I find this attitude a tad odd, given the fact that our entire democratic system is built on compromise. The U.S. Constitution — which the tea partyers profess to revere and vow to defend — is actually a monument to compromise. Thanks to the Founding Fathers, compromise is a baseline American concept.
In fact, the autumn ’10 polls repeatedly found landslide majority support for compromise. A Bloomberg survey asked the question, “If Republicans win control of Congress, what do you want to happen — do you want the parties to stick to their principles even if it means gridlock and nothing gets done, or do you want the parties to work together even if it means compromising some principles?” The response: Eighty percent wanted the parties to “work together.”
A CBS-New York Times survey asked two variations of that same question, and got nearly identical results.
Most Americans are not ideologues. They are pragmatists who fixate on results. Whatever works is fine with them. The problem, however, is that the ’10 midterms will leave Washington more ideologically polarized than ever.
Even as the Republicans are prodded rightward by the tea partyers, the Democrats across the aisle will be leaning further leftward. Vast numbers of moderate House Democrats went down on Tuesday when their swing districts turned against them; most of the survivors are liberals from safe districts. They’ll also be averse to compromise (saying no to cost savings in future Social Security benefits), and they’re likely to get on Obama’s case if he tries.
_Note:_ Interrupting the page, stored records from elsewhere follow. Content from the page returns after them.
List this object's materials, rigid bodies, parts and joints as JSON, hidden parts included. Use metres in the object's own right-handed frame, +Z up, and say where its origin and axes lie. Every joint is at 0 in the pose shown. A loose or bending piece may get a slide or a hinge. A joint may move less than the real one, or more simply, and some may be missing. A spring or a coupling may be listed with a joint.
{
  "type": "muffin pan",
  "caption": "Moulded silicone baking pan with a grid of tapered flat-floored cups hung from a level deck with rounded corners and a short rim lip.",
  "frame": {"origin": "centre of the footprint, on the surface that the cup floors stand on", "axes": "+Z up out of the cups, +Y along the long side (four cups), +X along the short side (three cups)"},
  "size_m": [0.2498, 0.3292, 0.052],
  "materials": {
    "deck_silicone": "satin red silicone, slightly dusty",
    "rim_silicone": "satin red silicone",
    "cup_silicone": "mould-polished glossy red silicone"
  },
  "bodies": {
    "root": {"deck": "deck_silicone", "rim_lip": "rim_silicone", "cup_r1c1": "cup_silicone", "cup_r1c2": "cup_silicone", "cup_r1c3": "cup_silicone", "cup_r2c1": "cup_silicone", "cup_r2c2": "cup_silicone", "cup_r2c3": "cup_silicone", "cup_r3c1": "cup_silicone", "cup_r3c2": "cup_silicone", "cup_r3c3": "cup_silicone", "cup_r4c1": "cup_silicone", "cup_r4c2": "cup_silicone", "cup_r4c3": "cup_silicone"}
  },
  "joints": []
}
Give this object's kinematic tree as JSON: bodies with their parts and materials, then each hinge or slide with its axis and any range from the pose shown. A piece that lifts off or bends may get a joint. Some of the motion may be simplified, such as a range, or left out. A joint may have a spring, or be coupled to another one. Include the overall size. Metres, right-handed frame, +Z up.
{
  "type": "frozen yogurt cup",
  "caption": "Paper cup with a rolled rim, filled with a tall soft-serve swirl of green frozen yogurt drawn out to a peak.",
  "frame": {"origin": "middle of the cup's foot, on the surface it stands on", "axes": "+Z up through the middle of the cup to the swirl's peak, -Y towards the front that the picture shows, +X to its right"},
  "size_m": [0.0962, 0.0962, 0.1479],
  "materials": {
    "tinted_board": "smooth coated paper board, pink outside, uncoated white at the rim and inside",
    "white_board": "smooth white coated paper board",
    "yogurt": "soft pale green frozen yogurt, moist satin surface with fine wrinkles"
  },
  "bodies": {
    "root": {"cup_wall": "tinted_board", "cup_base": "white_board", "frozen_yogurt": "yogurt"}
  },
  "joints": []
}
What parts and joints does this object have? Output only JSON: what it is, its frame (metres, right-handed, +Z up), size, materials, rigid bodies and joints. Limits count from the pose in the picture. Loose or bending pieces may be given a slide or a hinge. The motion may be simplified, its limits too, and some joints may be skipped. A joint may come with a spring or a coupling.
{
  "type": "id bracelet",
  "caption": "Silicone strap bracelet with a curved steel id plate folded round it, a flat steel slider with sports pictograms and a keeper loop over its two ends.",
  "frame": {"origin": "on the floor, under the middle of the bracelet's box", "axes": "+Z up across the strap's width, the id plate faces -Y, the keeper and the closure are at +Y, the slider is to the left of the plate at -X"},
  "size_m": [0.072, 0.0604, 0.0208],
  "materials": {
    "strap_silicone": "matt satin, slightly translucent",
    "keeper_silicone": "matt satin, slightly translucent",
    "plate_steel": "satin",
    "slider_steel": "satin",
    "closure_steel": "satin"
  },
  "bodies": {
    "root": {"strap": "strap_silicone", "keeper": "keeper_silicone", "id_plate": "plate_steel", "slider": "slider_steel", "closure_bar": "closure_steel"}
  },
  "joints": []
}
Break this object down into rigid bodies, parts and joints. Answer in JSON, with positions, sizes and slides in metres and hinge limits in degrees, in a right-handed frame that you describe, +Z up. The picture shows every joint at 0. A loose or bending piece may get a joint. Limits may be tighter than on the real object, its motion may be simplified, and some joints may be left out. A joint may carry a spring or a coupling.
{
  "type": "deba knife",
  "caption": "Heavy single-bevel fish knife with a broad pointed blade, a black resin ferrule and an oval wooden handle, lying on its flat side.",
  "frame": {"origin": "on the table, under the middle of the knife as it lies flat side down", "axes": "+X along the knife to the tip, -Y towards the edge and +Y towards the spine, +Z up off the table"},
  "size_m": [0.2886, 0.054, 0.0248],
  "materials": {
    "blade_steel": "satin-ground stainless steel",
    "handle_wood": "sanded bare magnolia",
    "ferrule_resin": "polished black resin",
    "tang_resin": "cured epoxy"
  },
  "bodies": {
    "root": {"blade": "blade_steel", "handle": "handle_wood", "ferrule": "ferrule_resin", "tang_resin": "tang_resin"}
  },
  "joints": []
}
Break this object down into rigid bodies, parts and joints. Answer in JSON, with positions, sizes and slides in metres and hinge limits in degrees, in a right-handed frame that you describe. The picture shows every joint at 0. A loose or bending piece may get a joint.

All of which brings to mind the poetry of William Butler Yeats:
Turning and turning in the widening gyre…
Things fall apart; the center cannot hold.
It might be possible for Obama and the new House Republican leaders to meet in the center on a few choice issues — free trade, an update of No Child Left Behind, money for the troops, alternative-energy development — but that’s not the stuff that quickens the partisan pulse. We all know what does.
What will happen, for instance, if Republican leaders agree to cut a deal with Obama for a new budget that fails to radically slash the federal safety net? Or if they agree next spring, out of basic necessity, to raise the federal debt ceiling? Will the newly elected tea partyers denounce such deals as unacceptable, and insist that, in the spirit of “no compromise,” the government should be shut down — a la Newt Gingrich’s ill-fated tactic of 1995? John Boehner, the presumed new House speaker, might wind up pining for the days when he wiped down his father’s tavern.
So we can likely gird ourselves for two years of relentless message spin, with each side blaming the other for whatever is not getting done. Each side will claim to be acting on behalf of “the American people,” with sufficient cherry-picked poll data to make a case on the cable TV shoutfests.
And each will do so with 2012 in mind. Obama could take a page from Harry Truman circa 1948 and try to campaign against “the do-nothing Congress” (or perhaps “the un-do Congress”); and on the Republican side, McConnell has already bared the strategy: “Our single biggest political goal is to give our nominee for president the maximum opportunity to be successful.”
I wonder: What would George Washington say about this constant smashmouth roundelay? But we know the answer. In his 1797 farewell address, he warned against “the ill-concerted and incongruous projects of faction … the alternate domination of one faction over another, sharpened by the spirit of revenge” which “agitates the community” and “kindles the animosity of one part against another.”
He warned that “the strongest passions of the human mind … in its greatest rankness” are truly our “worst enemy.”
And yet, despite our ever-polarized animosities, here we are two centuries later. As a Philly cabbie, a Russian emigre, once told me, “America has lots of grievances, and it’s a jungle — but it’s a jungle with air-conditioning.” I knew there was an upside.